The school’s maths leader, Brydon O’Neill-Guy, is a qualified speech pathologist and teacher with specialist expertise in learning difficulties. Brydon says the school’s maths intervention program is based on a Response to Intervention approach. She says: “The largest tier of instruction is Tier 1, and that is the classroom environment. Across every subject, every day, our teachers use explicit direct instruction - an evidence-based strategy to support student learning. A large part of our Tier 1 instruction is our daily review where our students are asked to recall information that’s previously been learnt. That allows teachers to get a sense of whether information has been learnt or if it needs further review.”

Brydon says student assessment data helps identify students who need further support. If it’s a fluency issue, the students are provided with intervention that focusses on developing their ‘fact fluency’. They attend 15-minute sessions 5 times a week with a trained intervention specialist where they practice fluency and speed.

Brydon says: “Despite high-quality instruction at Tier 1 level, we know 20 per cent of students will still need more targeted and intensive intervention. Those students receive Tier 2 intervention where they are supported to develop their conceptual and procedural knowledge in maths.” 

The school also provides more intensive and highly targeted Tier 3 intervention for students with the highest needs.

Adam says research shows that maths learning difficulties appear very early in life and that student learning won’t improve without intervention. “We know that intervention is more likely to be effective when it’s provided earlier in life rather than later. We aim to identify maths learning difficulties as early as possible so we can intervene as early as possible.” 

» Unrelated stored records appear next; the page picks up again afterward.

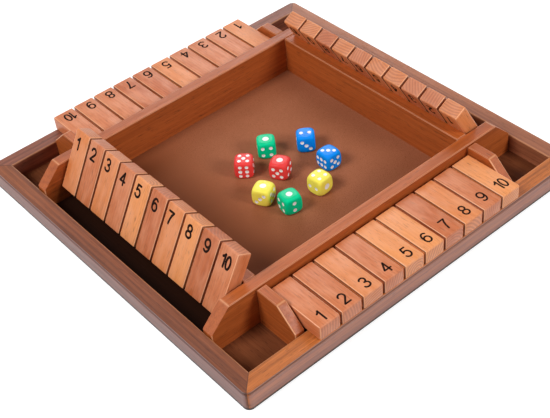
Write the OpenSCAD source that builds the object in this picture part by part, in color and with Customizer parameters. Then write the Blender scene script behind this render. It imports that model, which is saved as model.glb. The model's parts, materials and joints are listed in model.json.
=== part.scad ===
// Four-player shut the box board.
// A mitred frame stands round a base panel. Four inner walls make the dice tray.
// On each side a row of ten number tiles turns on a rod between two row ends:
// down, a tile lies over the frame; up, it leans back on the edge of the tray wall.
// Millimetres. The origin is the centre of the underside, and +Z is up.

/* [Frame] */
// Outer width and depth of the board
board_size = 341; // [336:1:345]
// Width of each mitred frame board
frame_w = 14; // [13:0.5:14.5]
// Height of the frame
frame_h = 20; // [19:0.5:21]
// Radius of the upright outer corners of the frame
frame_corner_r = 5; // [4:0.5:7]
// Radius of the sharper outer top edge
rim_r = 0.5; // [0.3:0.1:1]
// Radius of the eased inner top edge
inner_edge_r = 1; // [0.5:0.1:1.5]
// Radius of the eased bottom edge, outside
foot_r = 1.2; // [0.8:0.1:2]
// Height of the middle of the groove along the side, above the underside
groove_z = 16.9; // [16:0.1:17.5]
// Height of the groove at the surface
groove_h = 2.8; // [1.6:0.1:3]
// Depth of the groove
groove_depth = 0.8; // [0.4:0.1:1.2]
// Thickness of the base panel
base_t = 4; // [3:0.5:5]
// Depth of the rabbet that holds the base panel in the frame
rabbet_w = 4; // [3:0.5:5]

/* [Tray] */
// Clear width and depth of the dice tray
tray_size = 210; // [208:1:212]
// Thickness of the tray walls
wall_t = 10.5; // [10:0.1:11]
// Height of the tray walls above the underside
wall_h = 39.5; // [39:0.1:40.5]
// Radius of the eased top edges of walls and row ends
wall_edge_r = 1; // [0.8:0.1:1.2]
// Thickness of the lining on the tray floor
lining_t = 1; // [0.5:0.1:1.5]

/* [Row ends] */
// Thickness of the separate row-end cheeks
cheek_t = 8.5; // [8:0.5:10]
// How far the cheeks stop below the tops of the walls
cheek_drop = 1; // [0.5:0.1:1.5]
// Length of the flat top of a row end, out from the wall
row_end_flat = 22.5; // [20:0.5:24]
// Height of the low end of the slope, above the underside
row_end_low = 22; // [21.5:0.5:24]
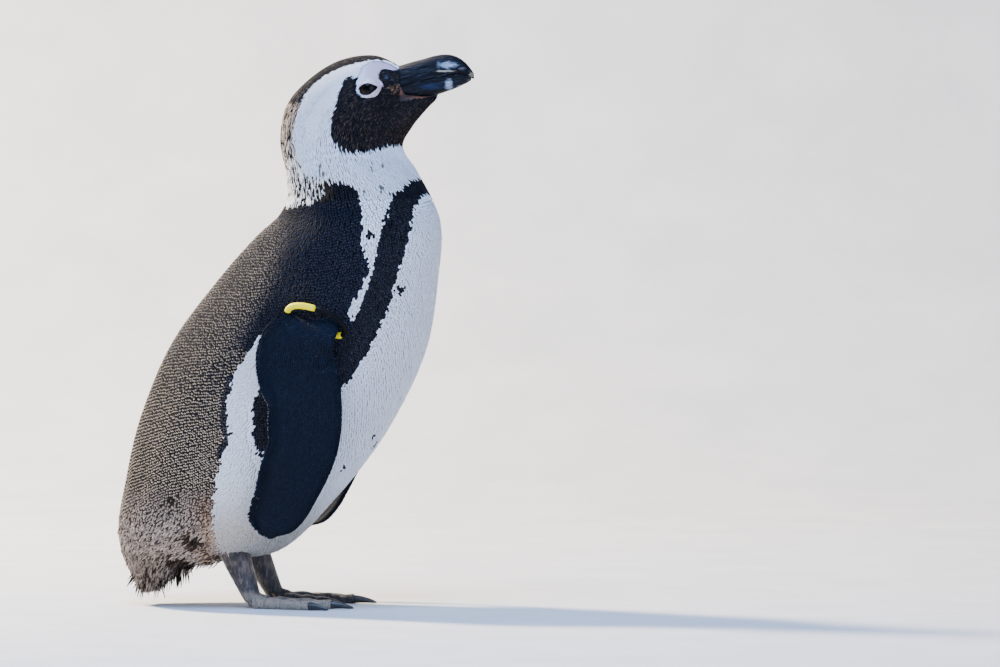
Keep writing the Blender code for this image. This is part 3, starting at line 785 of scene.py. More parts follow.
def foot_colour(mesh, side):
    """Blue-black, pinkish at the ankle, the outer toe pale with painted sunlight, cream down the rear edge.
    """
    sign = SIDES[side]
    points, normals = vectors_of(mesh, "co") / MM, vectors_of(mesh, "normal")
    colour = np.tile(rgb("121317"), (len(points), 1))
    x, y, z = points.T
    broad, fine = grain((x - y) / 6.5, z / 8 + y / 9, 31), grain((x + 0.7 * y) / 2.0, z / 4.5, 32)
    wave = 0.4 * broad + 0.6 * fine - 0.5

    def blend(amount, code):
        nonlocal colour
        colour = blended(colour, rgb(code), np.clip(amount, 0, 1)[:, None])

    shank = ease(z, 9, 16)
    blend(shank * ease(-normals[:, 0] + 1.6 * wave, 0.0, 0.9) * 0.6, "544b46")
    blend(shank * ease(wave, -0.1, 0.4) * ease(z, 16, 34) * 0.5, "94796d")
    blend(shank * ease(-normals[:, 0] - 0.3 * normals[:, 2] + 0.4 * wave, 0.74, 0.95) * 0.9, "e0d2b4")
    # Painted sunlight: the outer side of the toes is made pale
    blend((1 - shank) * ease(y * sign + 8 * wave, LEG_Y - 2, LEG_Y + 7) * (0.6 + 0.4 * fine), "bcab94")
    blend((1 - shank) * ease(fine, 0.6, 0.95) * 0.4, "121217")
    blend((1 - shank) * ease(-normals[:, 0], 0.3, 0.8) * 0.7, "b49a6a")
    return colour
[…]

Year 2 student, Eva, is just one student who has benefitted from the school’s robust intervention program. She had difficulty with subtraction but can now “count backwards” and is “very confident with it”.

Eva’s message to other students is: “If someone found maths difficult, I would tell them, ‘It’s OK, mistakes make you better at everything, plus they make you better at life and I believe in you’.”

Schools can find evidence-based approaches to effective maths instruction and teaching resources in the Department of Education’s Mathematics Teaching Toolkit.

Note: The term ‘streaming’ is used in the video in the context of short-term and targeted intervention. It does not apply to semi-permanent segregated streaming of students in a classroom setting, which is not recommended.